I should note that I’m looking at linux games compiled for x86, not windows games (that adds another level of emulation that definitely wouldn’t be feasible!). DRM-free versions of games like Shovel Knight can be loaded onto a linux distro without Steam, so those would be the main things I’m looking at.

Well Prince of Persia (1989-1990), Dangerous Dave (1988) and Supaplex (1991) are all games from the 386/486 era, so that the type that should works reasonably well.
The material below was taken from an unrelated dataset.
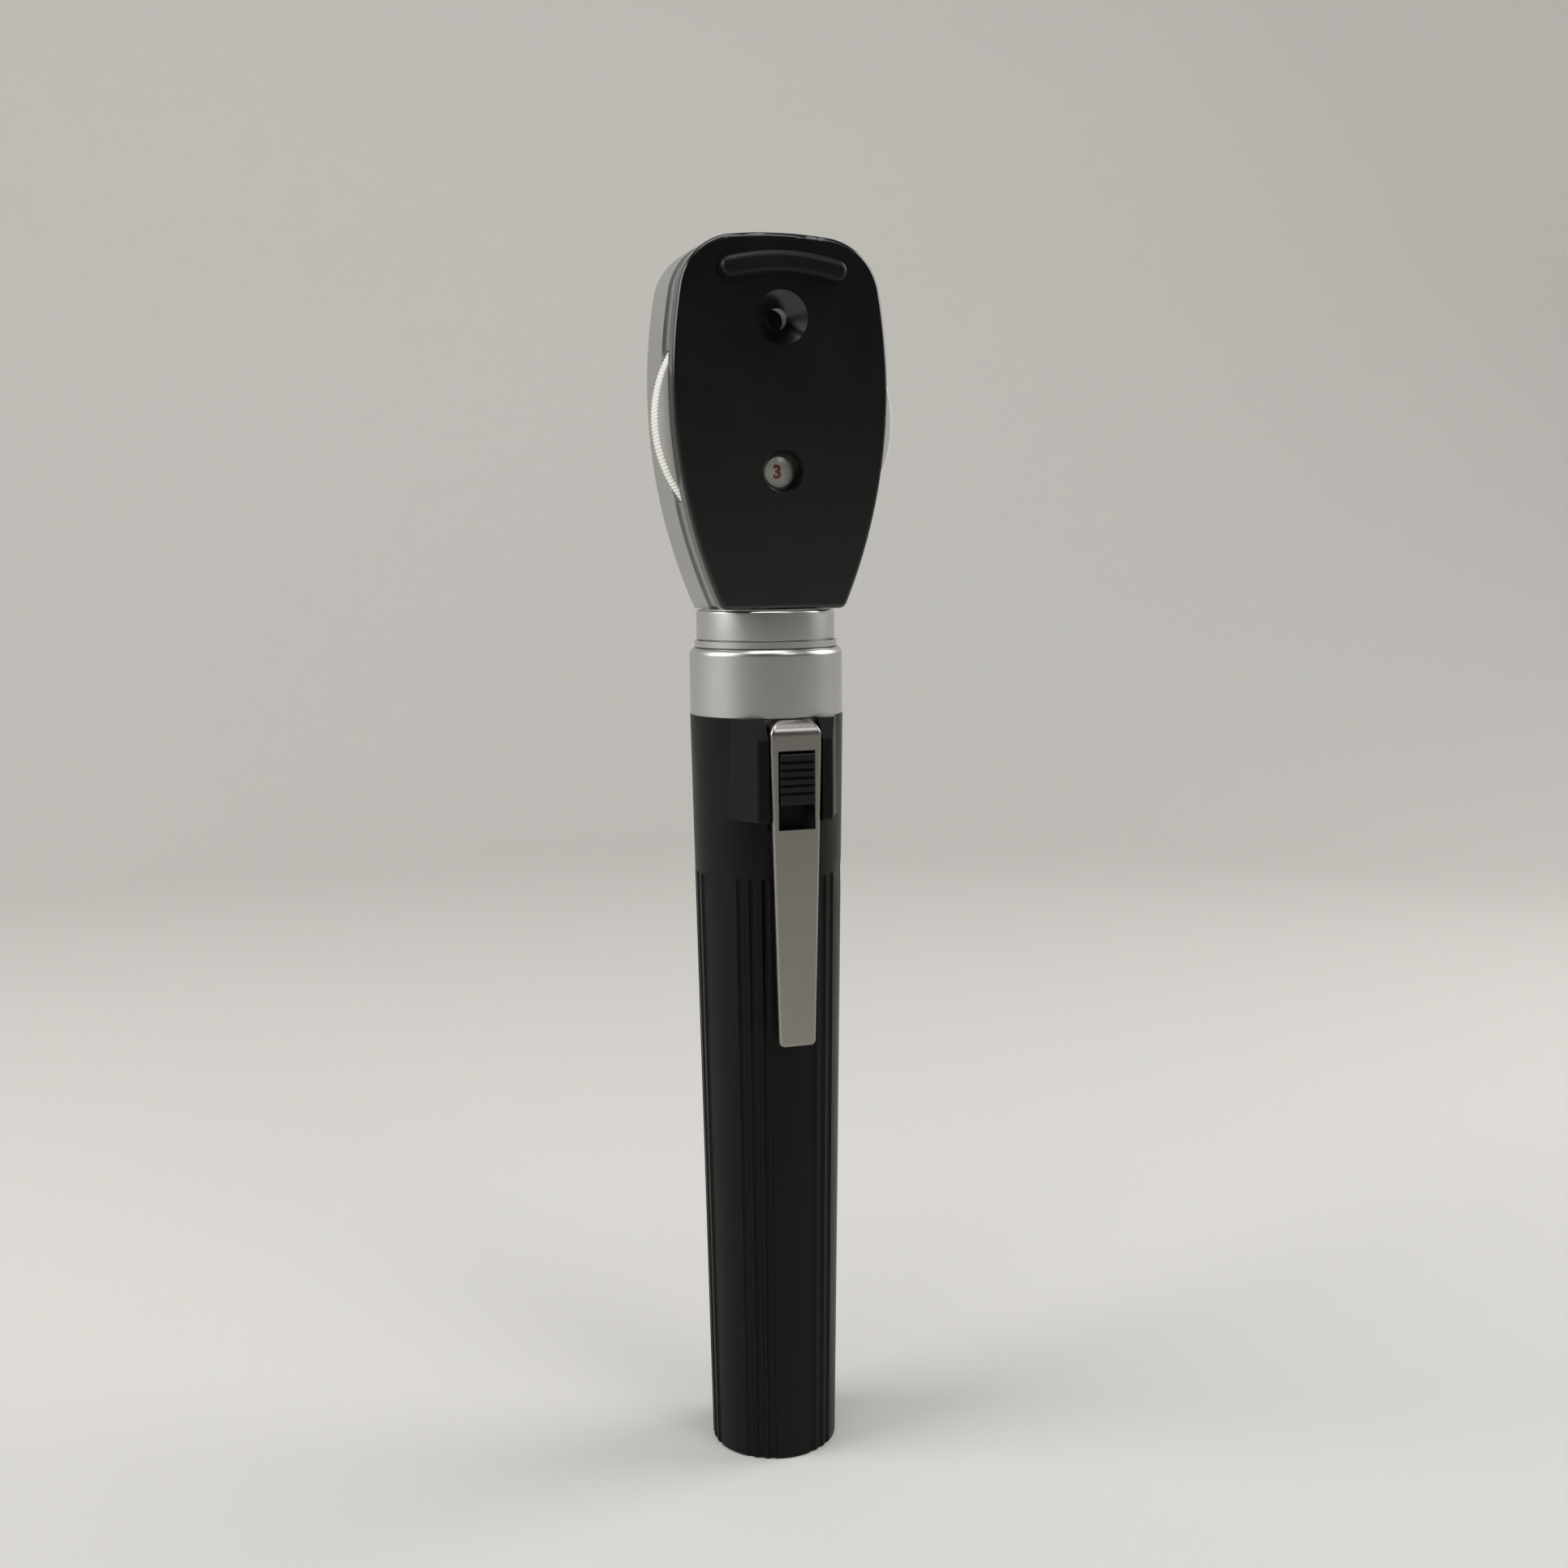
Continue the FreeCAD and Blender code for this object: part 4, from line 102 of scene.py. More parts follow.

I would not expect Quake 1 which need a beefy 486 (DX2/6) at absolute minimum and a Pentium to be comfortable to run well in DOSBox on an ARM platform.

And ok for Exagear.

For Linux based games that are not opensource and are build for x86, you can have a look at qemu-user ( https://wiki.debian.org/QemuUserEmulation ) but same don’t expect super high performance, using it to run ARM binary on x86 cpu have a visible performance impact (but most of the case was, back in the day, better than running on the real hardware, can be useful for cross compilation)
The advantage compare to normal qemu is that it does not emulate the full system, and just run the binary in an emulated CPU, and translate all syscall into the native one, so the emulation is less heavy than if it was emulating the whole system including the OS.

That is a similar method that Apple was using with Rosetta to run PowerPC binary on Intel Macintosh.

Edit: after looking deeper, it seems that exagear is just a layer on top of qemu, don’t know if it is really worth the expense.